乱世備忘 僕らの雨傘運動の映画専門家レビュー一覧

乱世備忘 僕らの雨傘運動

2014年、香港で起こった雨傘運動の模様を記録したドキュメンタリー。民主的な選挙を求めて、数万人の若者が香港の金融街を占拠。鎮圧しようとする警官隊に雨傘で抵抗した。当時27歳のチャン・ジーウンもその輪に加わり、若者たちの姿をカメラで追った。チャン・ジーウンは、本作が長編監督デビューとなる香港の新鋭。
  • ライター

    石村加奈

    デモ中でも、恋のチャンスは見逃さないエネルギーをほほえましく感じつつ、それ以上に、学校や仕事は休まずきっちりと責任を果たす、若き香港人の勤勉さを尊敬する。自分のしていることは間違っていないと逮捕を恐れぬ彼らだが、デモによって市民が被る迷惑については素直に申し訳なく思う。このすこやかさは、彼らを取り巻く大人がきちんとしているからだろう。運動が収束しても彼らの?んだ信念は消えないはずだ。「この映画が証」と語ったラッキーの、最後の笑顔が焼きついている。

  • 映像演出、映画評論

    荻野洋一

    香港選挙の民主派排除に抗議する「雨傘運動」が爆発した2014年秋の記録映画だが、惜しむらくは運動の中心部分や決定的出来事をカメラは捉えきってはいないこと。運動の片隅でがんばる若者グループの青春日記という体だ。運動の高揚から終焉までが当事者としての思い入れをもって記録されたが、タイトル「乱世備忘」のうち「備忘」という2文字にこそ本作の趣旨が込められたのだと思う。

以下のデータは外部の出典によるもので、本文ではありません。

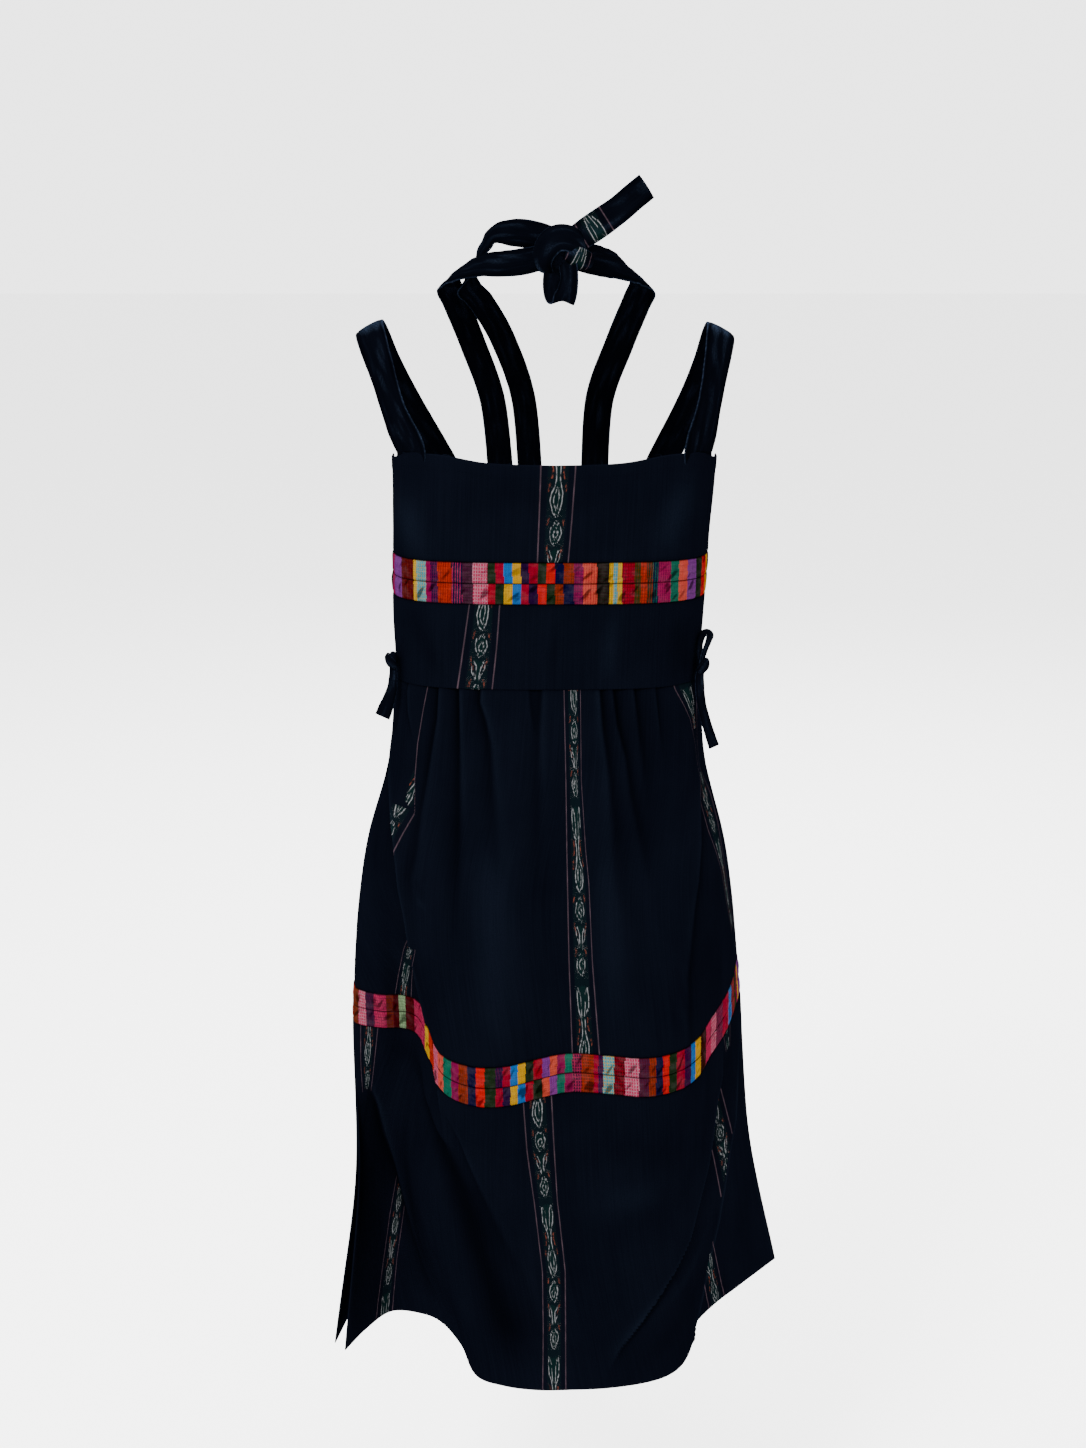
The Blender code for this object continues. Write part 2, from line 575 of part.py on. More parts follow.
def make_straps_and_ties(home, cutters):
    make_strap("shoulder_strap_left", LEFT_STRAP, BACK_STRAP_X[0], FRONT_STRAP_X[0], home)
    make_strap("shoulder_strap_right", RIGHT_STRAP, BACK_STRAP_X[1], FRONT_STRAP_X[1], home)
    room = make_knot("halter_knot", HALTER_KNOT, home, cutters)
    names = ("halter_tie_left_outer", "halter_tie_left_inner", "halter_tie_right")
    tables = (LEFT_OUTER_TIE, LEFT_INNER_TIE, RIGHT_TIE)
    for name, rows, x, half in zip(names, tables, FRONT_TIE_X, FRONT_TIE_HALF):
        enter(make_tie(name, rows, x, half, home), room)
    enter(make_free_strip("halter_tail", HALTER_TAIL, home), room)
    enter(make_free_strip("halter_loop", HALTER_LOOP, home), room)
    room = make_knot("side_knot_left", LEFT_SIDE_KNOT, home, cutters)
    enter(make_free_strip("side_tail_left", LEFT_SIDE_TAIL, home), room)
    room = make_knot("side_knot_right", RIGHT_SIDE_KNOT, home, cutters)
    enter(make_free_strip("side_tail_right", RIGHT_SIDE_TAIL, home), room)
    enter(make_free_strip("side_loop_right", RIGHT_SIDE_LOOP, home), room)


def main():
    for old in list(bpy.data.objects):
        bpy.data.objects.remove(old)
    home = collection("handwoven_dress")
    cutters = collection("room_for_knots")
    make_bodice(home)
    make_skirt(home)
    make_straps_and_ties(home, cutters)


main()
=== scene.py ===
"""A handwoven halter dress as it is worn, seen from its back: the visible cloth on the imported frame.

Every cloth panel, ribbon row, strap, tie and knot is a thin shell on the form of the solid that it
stands for, with its own folds, weave and dyed stripes. Metres, +Z up, and -Y is the wearer's back.
"""

import math

import bpy
import numpy as np
from bpy.props import FloatProperty, FloatVectorProperty, PointerProperty
from bpy.types import Operator, Panel, PropertyGroup
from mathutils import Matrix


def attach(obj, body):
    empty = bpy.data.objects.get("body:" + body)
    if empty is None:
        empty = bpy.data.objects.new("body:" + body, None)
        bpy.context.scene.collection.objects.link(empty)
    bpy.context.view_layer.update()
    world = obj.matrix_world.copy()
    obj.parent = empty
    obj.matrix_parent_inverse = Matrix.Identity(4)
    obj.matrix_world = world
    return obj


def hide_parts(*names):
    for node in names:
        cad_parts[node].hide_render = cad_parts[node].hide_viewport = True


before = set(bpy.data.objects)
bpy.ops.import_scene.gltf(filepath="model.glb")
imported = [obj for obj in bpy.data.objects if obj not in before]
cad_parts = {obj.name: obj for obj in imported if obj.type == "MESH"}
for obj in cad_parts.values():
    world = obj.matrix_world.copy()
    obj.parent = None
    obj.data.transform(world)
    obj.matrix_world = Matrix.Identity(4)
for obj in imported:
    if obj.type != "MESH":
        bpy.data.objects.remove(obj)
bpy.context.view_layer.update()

bl_info = {
    "name": "Handwoven halter dress",
    "version": (1, 0, 0),
    "blender": (4, 5, 0),
    "location": "3D Viewport > Sidebar > Dress",
    "description": "Builds a handwoven halter dress with ikat stripes and two colour bands",
    "category": "Object",
}

# How far each solid stops short of a seam, and the shares of it that the cloth leaves at level seams
# and at the sides
SEAM = 0.0004
SEAM_SHARE, SIDE_SHARE = 0.10, 0.02
# Heights of the edges and seams, from the tops of the shoulder straps
BAND_TOP, BAND_MIDDLE, BAND_BOTTOM = -0.2046, -0.2239, -0.2432
WAIST = -0.3250
SKIRT_BAND_TOP, SKIRT_BAND_MIDDLE, SKIRT_BAND_BOTTOM = -0.6550, -0.6735, -0.6920
HEM = -1.0000
SIDE_DROOP = 0.0050
WAIST_GAP = 0.0006
# The angles of the bodice's ring at the back and at the front
BACK_RING, FRONT_RING = (-90, 90), (90, 270)


def milli(table, *keep):
    """A table written in thousandths, as metres or shares. The columns in keep stay as they are."""
    return tuple(
        milli(item, *keep) if isinstance(item, tuple)
        else item if isinstance(item, str) or column in keep
        else item / 1000
        for column, item in enumerate(table)
    )


# The bodice in plan: height, left side x, right side x, depth of the back, depth of the front
SQUARENESS = 2.6
BODICE_SECTIONS = milli((
    (-400, -153, 149, 100, 105), (-325, -148, 144.8, 95, 100), (-260, -149, 148.5, 103, 113),
    (-195, -147.5, 151.5, 105.5, 125), (-115, -146.5, 157, 105, 108), (-50, -146.5, 157.5, 100, 90),
))
# Share of the half width, height of the edge
BACK_TOP_EDGE = milli((
    (0, -116.8), (400, -115), (740, -109.2), (900, -111.5), (960, -116.5), (1000, -119.5),
))
FRONT_TOP_EDGE = milli((
    (0, -164), (300, -156), (600, -150), (800, -150.5), (860, -153), (920, -164), (970, -188), (1000, -208),
))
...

運動は収束したが、その種子はどこかに散布されたはずという切実な願掛けである。

  • 脚本家

    北里宇一郎

    若者たちが立ち上がった雨傘運動。観てるとヒリヒリする。この日本でもその昔あった、そして今でもある光景が繰り広げられて。27歳の青年がキャメラを廻す。素人っぽい。状況に接近しすぎる。出てくる人物とか、何が起こっているか不明瞭なとこもある。けど、何とかしたい想い、怒り、悔しさ、無念、その時々の感情がライブ感覚で刻印されていて、胸を刺す。すべてが終わって、ある若者が呟く。「俺は(抑圧する側の)大人にだけはならない」。かつての自分もそうだったと、目が潤み。